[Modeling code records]

>>

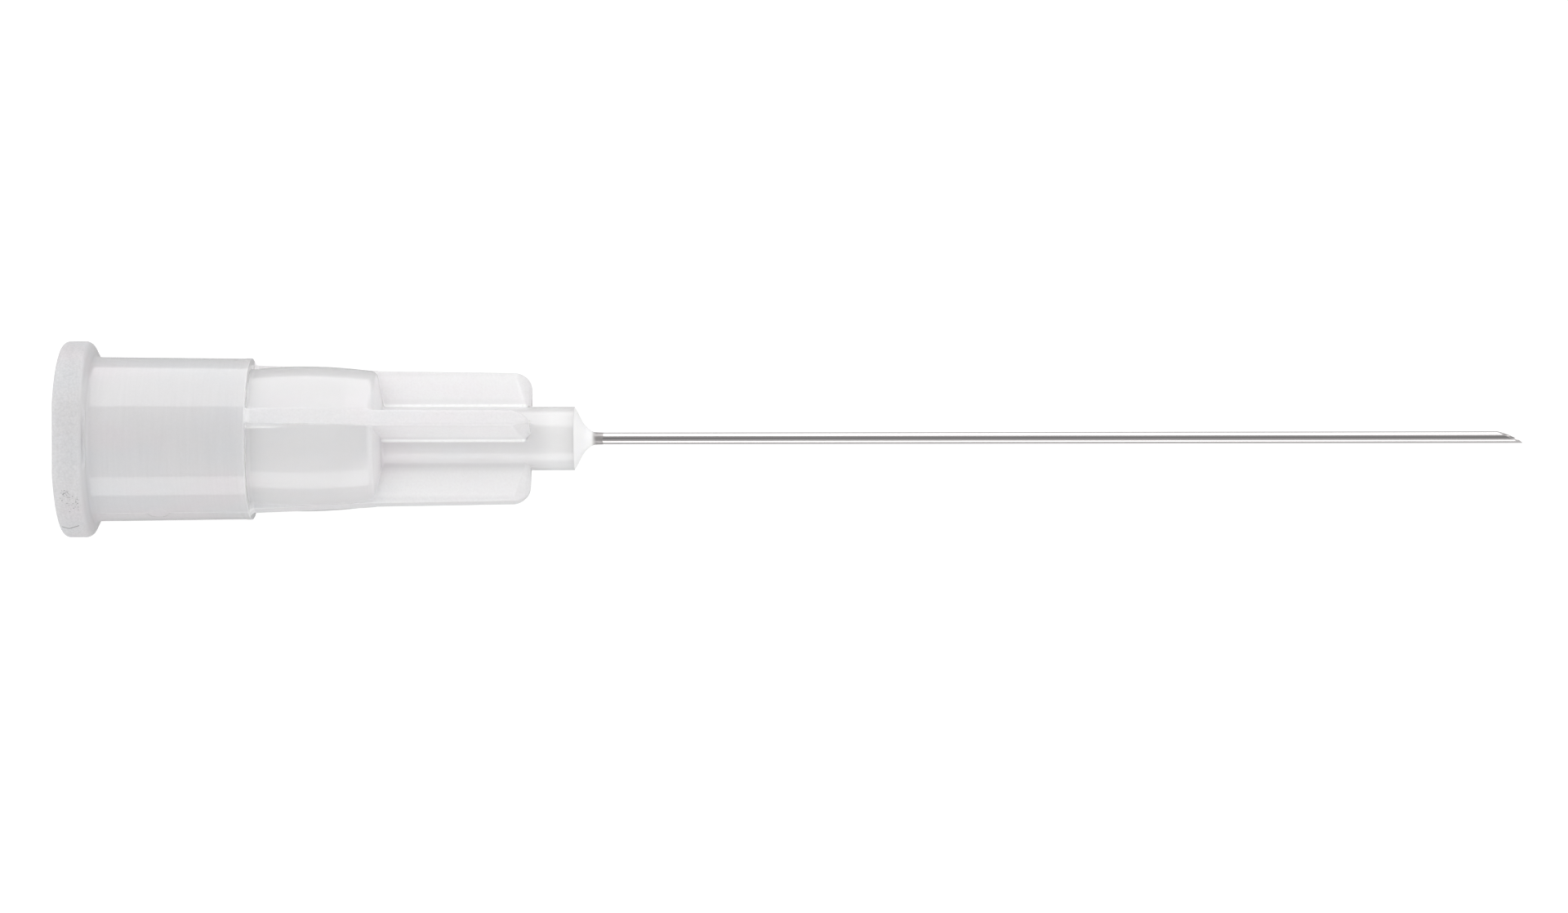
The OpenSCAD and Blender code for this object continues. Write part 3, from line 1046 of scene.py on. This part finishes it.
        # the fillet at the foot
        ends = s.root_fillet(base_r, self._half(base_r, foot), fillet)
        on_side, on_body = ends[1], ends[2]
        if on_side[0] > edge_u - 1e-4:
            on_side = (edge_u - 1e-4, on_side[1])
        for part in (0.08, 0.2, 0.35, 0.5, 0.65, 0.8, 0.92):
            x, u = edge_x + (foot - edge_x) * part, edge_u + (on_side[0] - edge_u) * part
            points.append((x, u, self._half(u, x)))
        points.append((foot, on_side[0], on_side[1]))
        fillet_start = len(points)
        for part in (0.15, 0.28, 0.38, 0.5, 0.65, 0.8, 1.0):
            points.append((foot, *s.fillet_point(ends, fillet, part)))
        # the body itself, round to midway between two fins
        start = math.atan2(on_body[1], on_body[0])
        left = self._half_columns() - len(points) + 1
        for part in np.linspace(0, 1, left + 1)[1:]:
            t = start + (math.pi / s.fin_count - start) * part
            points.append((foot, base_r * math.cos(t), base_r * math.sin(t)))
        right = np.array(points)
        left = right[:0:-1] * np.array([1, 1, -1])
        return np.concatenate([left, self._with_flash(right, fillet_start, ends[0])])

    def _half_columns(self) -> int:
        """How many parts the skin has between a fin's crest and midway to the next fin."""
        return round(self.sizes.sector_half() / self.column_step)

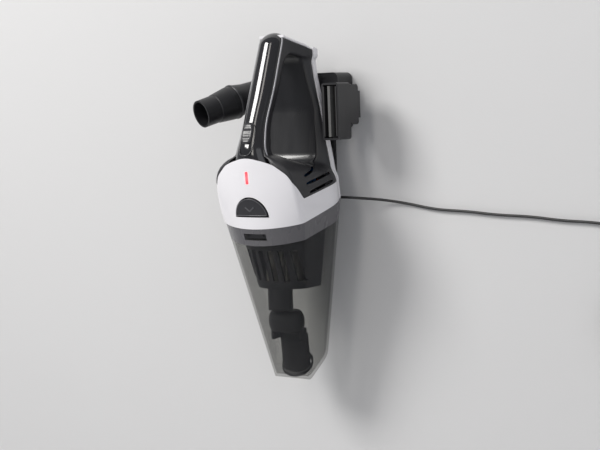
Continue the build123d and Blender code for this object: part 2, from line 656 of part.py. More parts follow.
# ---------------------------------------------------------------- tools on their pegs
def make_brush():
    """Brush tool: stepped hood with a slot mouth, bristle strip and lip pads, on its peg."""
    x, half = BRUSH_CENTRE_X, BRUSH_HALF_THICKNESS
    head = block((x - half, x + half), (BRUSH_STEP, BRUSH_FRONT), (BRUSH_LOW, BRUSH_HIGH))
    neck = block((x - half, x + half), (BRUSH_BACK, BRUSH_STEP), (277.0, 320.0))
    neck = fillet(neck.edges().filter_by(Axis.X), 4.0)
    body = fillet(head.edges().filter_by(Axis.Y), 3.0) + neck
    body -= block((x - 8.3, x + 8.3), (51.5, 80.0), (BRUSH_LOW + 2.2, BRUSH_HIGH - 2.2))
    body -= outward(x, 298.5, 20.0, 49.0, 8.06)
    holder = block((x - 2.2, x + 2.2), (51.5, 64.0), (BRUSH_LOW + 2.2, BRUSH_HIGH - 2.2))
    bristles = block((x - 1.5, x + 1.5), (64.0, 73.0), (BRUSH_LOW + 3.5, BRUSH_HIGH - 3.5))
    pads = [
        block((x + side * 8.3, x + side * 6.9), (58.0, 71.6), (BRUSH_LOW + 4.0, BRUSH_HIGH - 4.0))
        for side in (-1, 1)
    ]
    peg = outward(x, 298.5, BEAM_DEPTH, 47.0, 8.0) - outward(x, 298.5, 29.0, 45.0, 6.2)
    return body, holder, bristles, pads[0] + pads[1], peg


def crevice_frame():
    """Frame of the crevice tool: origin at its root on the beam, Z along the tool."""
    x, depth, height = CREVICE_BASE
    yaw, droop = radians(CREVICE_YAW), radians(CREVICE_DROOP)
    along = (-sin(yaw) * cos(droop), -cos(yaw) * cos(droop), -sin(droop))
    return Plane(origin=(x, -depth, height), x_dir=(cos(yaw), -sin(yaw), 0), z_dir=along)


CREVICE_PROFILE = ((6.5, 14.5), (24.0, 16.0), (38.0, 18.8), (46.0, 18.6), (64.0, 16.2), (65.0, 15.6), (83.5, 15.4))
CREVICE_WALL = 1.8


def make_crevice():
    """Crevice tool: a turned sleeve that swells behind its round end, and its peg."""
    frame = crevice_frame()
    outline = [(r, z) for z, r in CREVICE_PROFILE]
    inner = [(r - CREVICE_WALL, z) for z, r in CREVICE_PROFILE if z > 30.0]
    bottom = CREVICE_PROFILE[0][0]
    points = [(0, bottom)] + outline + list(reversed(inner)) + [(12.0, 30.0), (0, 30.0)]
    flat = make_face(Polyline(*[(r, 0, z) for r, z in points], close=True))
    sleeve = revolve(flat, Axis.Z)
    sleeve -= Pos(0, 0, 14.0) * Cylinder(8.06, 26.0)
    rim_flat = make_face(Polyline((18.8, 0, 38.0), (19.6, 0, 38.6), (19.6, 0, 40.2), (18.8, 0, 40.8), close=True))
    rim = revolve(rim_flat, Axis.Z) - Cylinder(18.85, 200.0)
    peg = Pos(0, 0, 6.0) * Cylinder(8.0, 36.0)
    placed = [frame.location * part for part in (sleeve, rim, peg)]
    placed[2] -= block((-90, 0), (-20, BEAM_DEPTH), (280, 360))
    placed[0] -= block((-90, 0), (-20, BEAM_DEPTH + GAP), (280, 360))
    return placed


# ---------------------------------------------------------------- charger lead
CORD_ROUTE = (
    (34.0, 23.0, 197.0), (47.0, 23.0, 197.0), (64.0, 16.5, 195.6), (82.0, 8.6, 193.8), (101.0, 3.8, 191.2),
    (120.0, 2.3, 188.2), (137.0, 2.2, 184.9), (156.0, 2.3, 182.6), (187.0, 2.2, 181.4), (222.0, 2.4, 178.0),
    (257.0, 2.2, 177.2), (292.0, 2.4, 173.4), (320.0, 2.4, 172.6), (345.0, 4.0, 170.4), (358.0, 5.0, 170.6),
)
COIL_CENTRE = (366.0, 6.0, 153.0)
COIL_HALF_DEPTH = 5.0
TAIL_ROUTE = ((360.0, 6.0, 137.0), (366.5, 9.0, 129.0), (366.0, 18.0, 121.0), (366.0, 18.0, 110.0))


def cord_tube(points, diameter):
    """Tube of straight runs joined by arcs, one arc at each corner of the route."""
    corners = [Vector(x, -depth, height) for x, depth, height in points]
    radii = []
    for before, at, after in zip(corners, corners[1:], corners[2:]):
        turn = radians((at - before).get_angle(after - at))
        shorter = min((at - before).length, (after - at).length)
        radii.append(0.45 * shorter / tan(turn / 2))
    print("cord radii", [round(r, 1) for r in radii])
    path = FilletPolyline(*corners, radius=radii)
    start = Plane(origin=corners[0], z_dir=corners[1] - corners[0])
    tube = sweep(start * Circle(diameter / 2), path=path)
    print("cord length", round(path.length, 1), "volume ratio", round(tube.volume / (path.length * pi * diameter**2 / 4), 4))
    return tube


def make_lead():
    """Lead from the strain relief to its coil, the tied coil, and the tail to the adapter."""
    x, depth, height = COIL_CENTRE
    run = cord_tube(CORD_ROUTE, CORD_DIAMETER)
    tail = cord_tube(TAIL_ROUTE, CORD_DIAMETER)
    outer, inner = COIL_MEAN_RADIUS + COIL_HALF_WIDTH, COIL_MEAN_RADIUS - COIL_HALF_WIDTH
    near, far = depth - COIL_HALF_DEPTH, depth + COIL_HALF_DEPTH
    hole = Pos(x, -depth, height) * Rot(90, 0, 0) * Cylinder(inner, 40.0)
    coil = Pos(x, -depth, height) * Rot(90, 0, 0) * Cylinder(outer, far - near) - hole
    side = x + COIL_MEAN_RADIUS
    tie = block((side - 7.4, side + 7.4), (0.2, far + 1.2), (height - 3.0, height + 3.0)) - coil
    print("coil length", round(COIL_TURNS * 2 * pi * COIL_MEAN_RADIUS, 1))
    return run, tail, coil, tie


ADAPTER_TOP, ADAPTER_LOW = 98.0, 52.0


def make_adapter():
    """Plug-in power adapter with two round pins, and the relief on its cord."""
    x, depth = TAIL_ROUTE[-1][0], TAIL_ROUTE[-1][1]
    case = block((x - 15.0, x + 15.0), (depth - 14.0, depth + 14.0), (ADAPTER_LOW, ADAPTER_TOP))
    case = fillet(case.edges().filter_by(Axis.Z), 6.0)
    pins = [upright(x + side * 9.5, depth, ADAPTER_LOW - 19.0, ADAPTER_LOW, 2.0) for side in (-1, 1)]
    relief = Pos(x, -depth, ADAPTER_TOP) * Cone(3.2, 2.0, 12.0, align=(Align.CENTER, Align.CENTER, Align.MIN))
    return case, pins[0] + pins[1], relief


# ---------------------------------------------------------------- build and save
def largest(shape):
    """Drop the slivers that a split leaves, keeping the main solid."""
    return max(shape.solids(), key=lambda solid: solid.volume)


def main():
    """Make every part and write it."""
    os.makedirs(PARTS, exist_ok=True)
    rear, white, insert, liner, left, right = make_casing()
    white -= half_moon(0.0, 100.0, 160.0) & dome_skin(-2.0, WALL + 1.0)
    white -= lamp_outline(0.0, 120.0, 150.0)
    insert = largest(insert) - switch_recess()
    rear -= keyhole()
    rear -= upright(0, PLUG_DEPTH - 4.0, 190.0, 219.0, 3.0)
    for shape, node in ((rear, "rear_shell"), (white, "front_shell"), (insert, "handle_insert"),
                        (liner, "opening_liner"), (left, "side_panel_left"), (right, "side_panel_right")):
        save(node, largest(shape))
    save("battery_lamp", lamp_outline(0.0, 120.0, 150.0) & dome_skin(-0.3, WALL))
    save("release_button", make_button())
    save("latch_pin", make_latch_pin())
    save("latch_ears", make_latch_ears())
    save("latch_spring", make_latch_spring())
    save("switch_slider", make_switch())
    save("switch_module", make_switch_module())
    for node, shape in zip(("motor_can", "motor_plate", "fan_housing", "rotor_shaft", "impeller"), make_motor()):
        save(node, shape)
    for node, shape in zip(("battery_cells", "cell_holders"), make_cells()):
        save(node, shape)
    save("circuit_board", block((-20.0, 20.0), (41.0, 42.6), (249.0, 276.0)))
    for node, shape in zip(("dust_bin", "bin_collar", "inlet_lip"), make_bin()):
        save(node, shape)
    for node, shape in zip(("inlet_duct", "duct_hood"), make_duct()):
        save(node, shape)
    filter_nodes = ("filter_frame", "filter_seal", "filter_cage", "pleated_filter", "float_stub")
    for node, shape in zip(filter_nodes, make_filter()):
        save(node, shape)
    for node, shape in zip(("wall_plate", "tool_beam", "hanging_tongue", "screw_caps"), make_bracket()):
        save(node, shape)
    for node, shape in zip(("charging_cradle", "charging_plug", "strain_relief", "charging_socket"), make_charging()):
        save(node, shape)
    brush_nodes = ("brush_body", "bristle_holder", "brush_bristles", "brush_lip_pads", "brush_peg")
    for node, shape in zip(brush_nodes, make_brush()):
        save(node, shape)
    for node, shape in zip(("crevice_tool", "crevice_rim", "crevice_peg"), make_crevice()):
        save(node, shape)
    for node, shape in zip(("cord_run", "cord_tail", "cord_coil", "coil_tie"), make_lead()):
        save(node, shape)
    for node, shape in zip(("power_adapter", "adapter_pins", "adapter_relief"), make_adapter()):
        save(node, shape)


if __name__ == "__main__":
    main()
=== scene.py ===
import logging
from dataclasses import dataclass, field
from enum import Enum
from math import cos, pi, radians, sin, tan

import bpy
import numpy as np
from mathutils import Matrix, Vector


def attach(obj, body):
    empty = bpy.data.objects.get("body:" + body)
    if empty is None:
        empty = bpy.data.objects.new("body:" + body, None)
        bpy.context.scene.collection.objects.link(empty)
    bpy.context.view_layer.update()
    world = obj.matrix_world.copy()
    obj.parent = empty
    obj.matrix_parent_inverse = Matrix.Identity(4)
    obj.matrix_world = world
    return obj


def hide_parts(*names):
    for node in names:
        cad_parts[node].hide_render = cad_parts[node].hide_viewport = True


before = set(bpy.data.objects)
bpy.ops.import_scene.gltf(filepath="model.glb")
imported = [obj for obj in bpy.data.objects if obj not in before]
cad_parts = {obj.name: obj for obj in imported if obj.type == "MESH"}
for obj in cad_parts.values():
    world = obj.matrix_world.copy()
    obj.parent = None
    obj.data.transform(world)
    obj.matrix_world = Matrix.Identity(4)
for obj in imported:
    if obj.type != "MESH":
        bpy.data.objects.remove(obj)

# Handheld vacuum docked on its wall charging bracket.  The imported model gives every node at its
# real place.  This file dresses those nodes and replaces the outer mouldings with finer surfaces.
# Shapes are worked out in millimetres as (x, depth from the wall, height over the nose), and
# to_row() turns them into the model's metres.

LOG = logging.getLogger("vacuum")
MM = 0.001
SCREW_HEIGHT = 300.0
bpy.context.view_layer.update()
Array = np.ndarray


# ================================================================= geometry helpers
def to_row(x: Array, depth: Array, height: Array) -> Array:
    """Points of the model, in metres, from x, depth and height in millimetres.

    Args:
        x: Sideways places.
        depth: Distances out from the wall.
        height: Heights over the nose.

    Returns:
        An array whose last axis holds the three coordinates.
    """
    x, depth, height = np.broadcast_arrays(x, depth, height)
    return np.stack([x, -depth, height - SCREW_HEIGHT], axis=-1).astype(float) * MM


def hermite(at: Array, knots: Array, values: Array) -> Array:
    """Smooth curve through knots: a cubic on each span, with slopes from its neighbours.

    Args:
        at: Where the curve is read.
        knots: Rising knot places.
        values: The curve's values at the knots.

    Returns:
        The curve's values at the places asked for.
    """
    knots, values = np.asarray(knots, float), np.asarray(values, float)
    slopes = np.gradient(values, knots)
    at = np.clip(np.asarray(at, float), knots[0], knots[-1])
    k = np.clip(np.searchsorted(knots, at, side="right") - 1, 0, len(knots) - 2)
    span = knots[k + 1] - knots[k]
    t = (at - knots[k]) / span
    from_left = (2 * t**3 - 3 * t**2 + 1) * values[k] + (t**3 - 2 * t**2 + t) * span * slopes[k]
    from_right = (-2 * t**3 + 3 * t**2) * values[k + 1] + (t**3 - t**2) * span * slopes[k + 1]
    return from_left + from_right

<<

Give back exactly the lines running from the line that contains "obj.parent = empty" through the line that contains "Array = np.ndarray", and nothing outside them.

_EXERCISE RESULT_
    obj.parent = empty
    obj.matrix_parent_inverse = Matrix.Identity(4)
    obj.matrix_world = world
    return obj


def hide_parts(*names):
    for node in names:
        cad_parts[node].hide_render = cad_parts[node].hide_viewport = True


before = set(bpy.data.objects)
bpy.ops.import_scene.gltf(filepath="model.glb")
imported = [obj for obj in bpy.data.objects if obj not in before]
cad_parts = {obj.name: obj for obj in imported if obj.type == "MESH"}
for obj in cad_parts.values():
    world = obj.matrix_world.copy()
    obj.parent = None
    obj.data.transform(world)
    obj.matrix_world = Matrix.Identity(4)
for obj in imported:
    if obj.type != "MESH":
        bpy.data.objects.remove(obj)

# Handheld vacuum docked on its wall charging bracket.  The imported model gives every node at its
# real place.  This file dresses those nodes and replaces the outer mouldings with finer surfaces.
# Shapes are worked out in millimetres as (x, depth from the wall, height over the nose), and
# to_row() turns them into the model's metres.

LOG = logging.getLogger("vacuum")
MM = 0.001
SCREW_HEIGHT = 300.0
bpy.context.view_layer.update()
Array = np.ndarray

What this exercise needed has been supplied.